As one might imagine, this state of affairs makes calculating quantum systems a holy mess. The probabilities for a single particle are one thing, but when a bunch of particles are together interacting—we say that they're correlated—the problems become very, very hard.

The weird random stuff that arises as a bunch of interrelated quantum particles dance and smash into each other can be explained mathematically.

A pair of physicists, Kaspar Sakmann and Mark Kasevich, have found a new way in, however, by simulating the correlated effects of particles in the super-cold atomic state known as Bose-Einstein condensate and offering "first-principle explanations" for their behavior. In other words, the weird random stuff that arises as a bunch of interrelated quantum particles dance and smash into each other can be explained mathematically.

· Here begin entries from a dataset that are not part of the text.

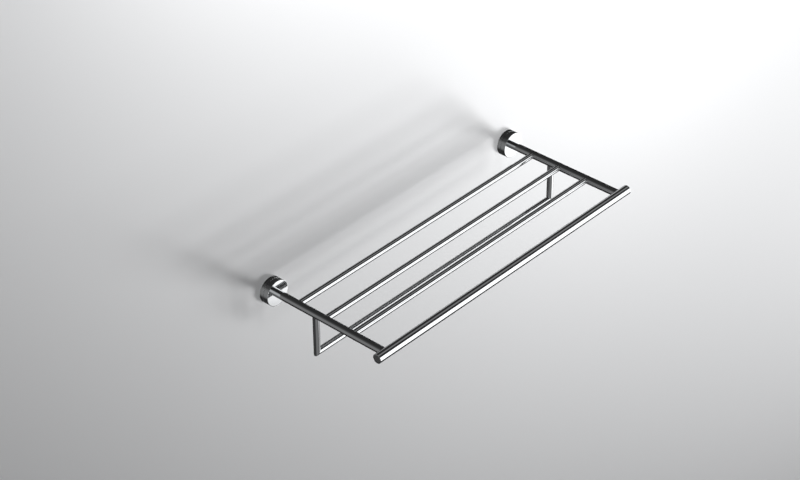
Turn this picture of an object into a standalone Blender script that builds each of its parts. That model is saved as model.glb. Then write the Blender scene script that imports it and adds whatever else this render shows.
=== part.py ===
"""Wall-mounted towel rack: two arms, a shelf of round bars and a towel rail slung below it.

X runs along the wall to the right, Y into the wall and Z up.  The origin is on the wall
plane, halfway between the two rosettes.  All sizes are in metres.
"""

import math

import bmesh
import bpy
from mathutils import Vector

# Overall layout
ARM_SPACING = 0.630  # between the arms' axes
FRONT_BAR_REACH = 0.271  # wall to the front bar's axis
FRONT_BAR_OVERHANG = 0.022  # from an arm's axis to the front bar's end
FIRST_BAR_REACH = 0.0673  # wall to the axis of the shelf bar nearest to it
FRONT_GAP = 0.0765  # last shelf bar's axis to the front bar's axis
SHELF_BAR_COUNT = 3
TOWEL_RAIL_PLACE = 0.662  # how far along the first gap between shelf bars it hangs
TOWEL_RAIL_DROP = 0.0805  # arm axis down to the towel rail's axis

# Tubes
ARM_DIAMETER = 0.015
ARM_WALL = 0.0012
FRONT_BAR_DIAMETER = 0.018
FRONT_BAR_WALL = 0.0012
SHELF_BAR_DIAMETER = 0.012
SHELF_BAR_WALL = 0.001
TOWEL_RAIL_DIAMETER = 0.012
TOWEL_RAIL_WALL = 0.001

# Rosettes: a flange on the wall, and a cover that slips over its boss
ROSETTE_DIAMETER = 0.050
ROSETTE_DEPTH = 0.0186
FLANGE_RIM_DEPTH = 0.008
FLANGE_BOSS_DEPTH = 0.0042
FLANGE_BORE_DIAMETER = 0.016
FLANGE_RELIEF_DEPTH = 0.0005
FLANGE_SEAT_WIDTH = 0.004
COVER_WALL = 0.003
COVER_FACE_THICKNESS = 0.003
EDGE_CHAMFER = 0.0004

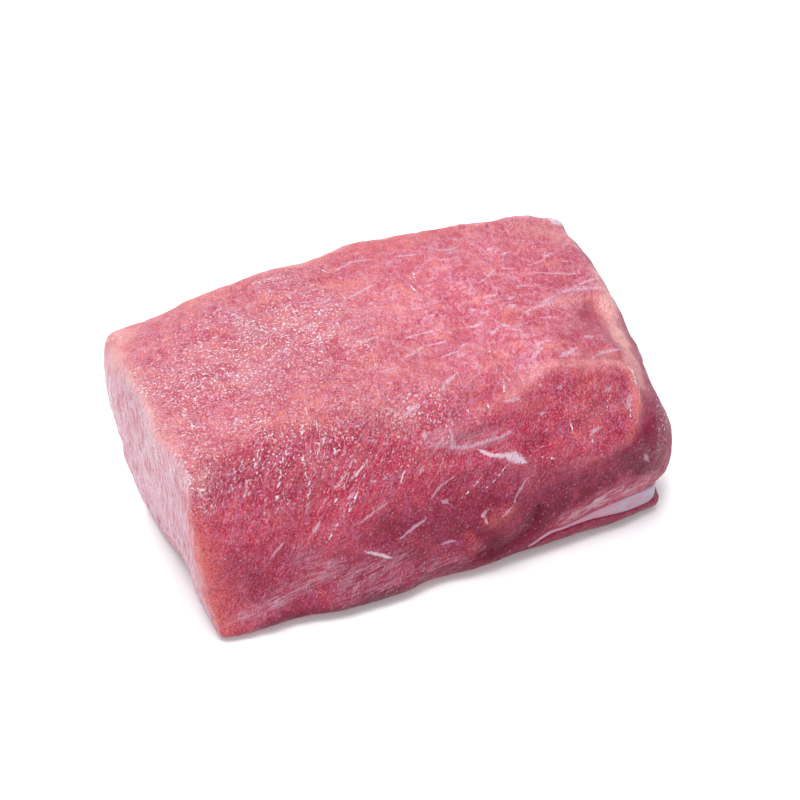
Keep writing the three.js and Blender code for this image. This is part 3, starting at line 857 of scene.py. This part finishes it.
# What covers the lean: the pattern that it follows, where in it the cover starts and is full, and
# how much of it shows there.
leanCovers = {
    "redClouds": ("broad", 0.36, 0.66, 0.6),
    "leanPatches": ("patches", 0.46, 0.62, 1),
    "salmonPatches": ("patches", 0.50, 0.64, 0.75),
    "plumPatches": ("patches", 0.48, 0.36, 0.6),
    "redSpots": ("mottle", 0.50, 0.60, 0.65),
    "salmonSpots": ("mottle", 0.48, 0.38, 0.6),
    "redBands": ("bands", 0.50, 0.62, 0.6),
    "sheenBands": ("bands", 0.47, 0.36, 0.5),
    "redBundles": ("bundles", 0.46, 0.66, 0.3),
    "salmonFibres": ("fibres", 0.50, 0.62, 0.3),
    "darkGrains": ("grains", 0.51, 0.64, 0.8),
    "lightGrains": ("grains", 0.46, 0.34, 1),
    "redStreaks": ("endStreaks", 0.40, 0.64, 1),
    "lilacGrains": ("grains", 0.48, 0.64, 0.6),
    "cutFray": ("fibres", 0.2, 0.5, 1),
    "pits": ("grains", 0.50, 0.64, 0.45),
    "crumbs": ("grains", 0.44, 0.34, 0.2),
    "peachFray": ("grains", 0.72, 0.42, 1),
    "creamFray": ("grains", 0.80, 0.50, 1),
    "hazeSheenStreaks": ("hazeSheenStreaks", 0.40, 0.60, 1),
    "bloodFlecks": ("flecks", 0.60, 0.74, 0.4),
    "shortHighlights": ("breaks", 0.50, 0.58, 1),
    "longHighlights": ("breaks", 0.46, 0.56, 1),
    "wetHighlightLines": ("breaks", 0.46, 0.54, 1),
}

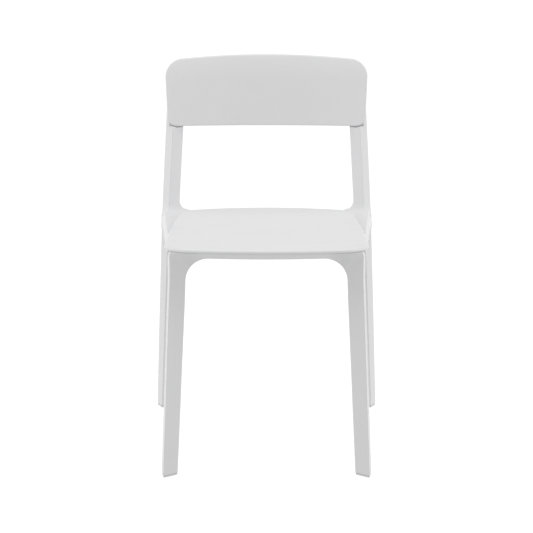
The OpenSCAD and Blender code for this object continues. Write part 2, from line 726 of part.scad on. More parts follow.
module front_left_joint_bolts() { color("silver") on_side(LEFT) front_joint_bolts(); }
module front_right_joint_bolts() { color("silver") on_side(RIGHT) front_joint_bolts(); }
module rear_left_joint_bolts() { color("silver") on_side(LEFT) rear_joint_bolts(); }
module rear_right_joint_bolts() { color("silver") on_side(RIGHT) rear_joint_bolts(); }
module front_left_joint_inserts() { color("gold") on_side(LEFT) front_joint_inserts(); }
module front_right_joint_inserts() { color("gold") on_side(RIGHT) front_joint_inserts(); }
module rear_left_joint_inserts() { color("gold") on_side(LEFT) rear_joint_inserts(); }
module rear_right_joint_inserts() { color("gold") on_side(RIGHT) rear_joint_inserts(); }

seat_shell();
backrest_shell();
front_frame();
rear_frame();
left_side_rail();
right_side_rail();
front_left_glide();
front_right_glide();
rear_left_glide();
rear_right_glide();
front_left_stack_pad();
front_right_stack_pad();
rear_left_stack_pad();
rear_right_stack_pad();
seat_screws();
backrest_screws();
backrest_screw_caps();
front_left_joint_bolts();
front_right_joint_bolts();
rear_left_joint_bolts();
rear_right_joint_bolts();
front_left_joint_inserts();
front_right_joint_inserts();
rear_left_joint_inserts();
rear_right_joint_inserts();
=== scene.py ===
"""Looks of a stacking side chair moulded in white polypropylene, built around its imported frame.

The mouldings are worked out again from the values they were designed with, on finer grids than
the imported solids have. Sizes in the classes are in millimetres, the mesh helpers turn them into
metres. +Z is up, +X is the sitter's left, and the chair faces -Y.
"""

import logging
import math
from dataclasses import dataclass, field
from enum import Enum
from typing import Any, Sequence

import bpy
import numpy as np
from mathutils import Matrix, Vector


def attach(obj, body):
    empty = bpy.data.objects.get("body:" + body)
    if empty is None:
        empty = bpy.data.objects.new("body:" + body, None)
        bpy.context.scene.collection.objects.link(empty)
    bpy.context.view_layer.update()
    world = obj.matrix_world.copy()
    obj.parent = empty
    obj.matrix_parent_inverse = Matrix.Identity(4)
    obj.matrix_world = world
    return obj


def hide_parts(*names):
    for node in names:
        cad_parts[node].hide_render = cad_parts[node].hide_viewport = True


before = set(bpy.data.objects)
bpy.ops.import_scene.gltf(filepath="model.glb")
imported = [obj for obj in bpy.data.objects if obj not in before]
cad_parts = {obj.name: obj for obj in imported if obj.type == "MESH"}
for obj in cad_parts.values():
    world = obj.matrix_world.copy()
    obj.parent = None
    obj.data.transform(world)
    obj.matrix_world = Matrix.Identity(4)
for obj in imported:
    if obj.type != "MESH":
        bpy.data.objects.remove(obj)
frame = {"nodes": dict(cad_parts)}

LOG = logging.getLogger("stacking_chair")
MM = 0.001
BODY = "root"


class Side(Enum):
    """The two sides of the chair, as the sign of their X."""

    LEFT = 1
    RIGHT = -1


class Join(Enum):
    """What a boolean step does with its tools."""

    ADD = "UNION"
    CUT = "DIFFERENCE"


# ---------- Curves and grids ----------


def mix(a: Any, b: Any, t: Any) -> Any:
    """Returns the value a share t of the way from a to b."""
    return a + (b - a) * t


def clamp(t: Any) -> Any:
    """Returns t held between 0 and 1."""
    return np.clip(t, 0.0, 1.0)


def ease(t: Any) -> Any:
    """Returns the smooth step 3t^2 - 2t^3 of t held between 0 and 1."""
    c = clamp(t)
    return c * c * (3 - 2 * c)


def through(z: Any, heights: Sequence[float], values: Sequence[float]) -> Any:
    """The parabola through three points, as the sum of the three Lagrange terms.

    Args:
        z: Heights to work out.
        heights: The three known heights.
        values: The values at them.

    Returns:
        The parabola's values at z.
    """
    total = 0.0
    for i in range(3):
        j, k = (i + 1) % 3, (i + 2) % 3
        total = total + values[i] * (z - heights[j]) * (z - heights[k]) / (
            (heights[i] - heights[j]) * (heights[i] - heights[k])
        )
    return total


def stack(*columns: Any) -> np.ndarray:
    """Returns the columns, each a number or an array, side by side in one array."""
    return np.stack(np.broadcast_arrays(*columns), axis=-1)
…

The duo's work is described in the current Nature Physics, but can be viewed in (somewhat different) pre-print form at arXiv, minus the paywall.

Technically speaking, what we're after are "single shots." It's a simulated sampling of an ultracold quantum system that should reveal its many-particle probability distribution, e.g. on which face a spinning die is most likely to land given a bunch of other interdependent die all spinning together as they fall toward the table. "In a few cases such single shots could be successfully simulated from a given many-body wavefunction, but for realistic time-dependent many-body dynamics this has been difficult to achieve," Sakmann and Kasevich write.

How do they cut through such a profound randomness? Normally, to describe a many-particle system, we'd come up with a many-particle wave equation. Mathematically, quantum particles are described as wave functions which give a certain probability of a particle having a certain observable property, like position or momentum or spin. These functions can also describe many particles at once, so long as they share a quantum state. While this works for a few particles, once you get into larger and larger numbers, the wave function description gets messy.

Sakmann and Kasevich get around this by instead looking at the collection of particles as the product of a bunch of individual wave functions multiplied together. Start with one particle, do a calculation, and then use that calculation in the calculation for the next particle. Chain these all together and you wind up with a much more reasonable description of the system.

"Such calculations have not been previously possible and our method is broadly applicable to many-body systems whose phenomenology is driven by information beyond what is typically available," they write. Using the technique, the physicists were able to predict and explain previously unexplainable fluctuations and vortices in the quantum mosh pit of a many-particle system.

This isn't likely to lead to some huge awesome technological innovation in the near future, but it does offer a new way into some of the strangest and seemingly most unpredictable phenomena in existence. Randomness is that much more elusive.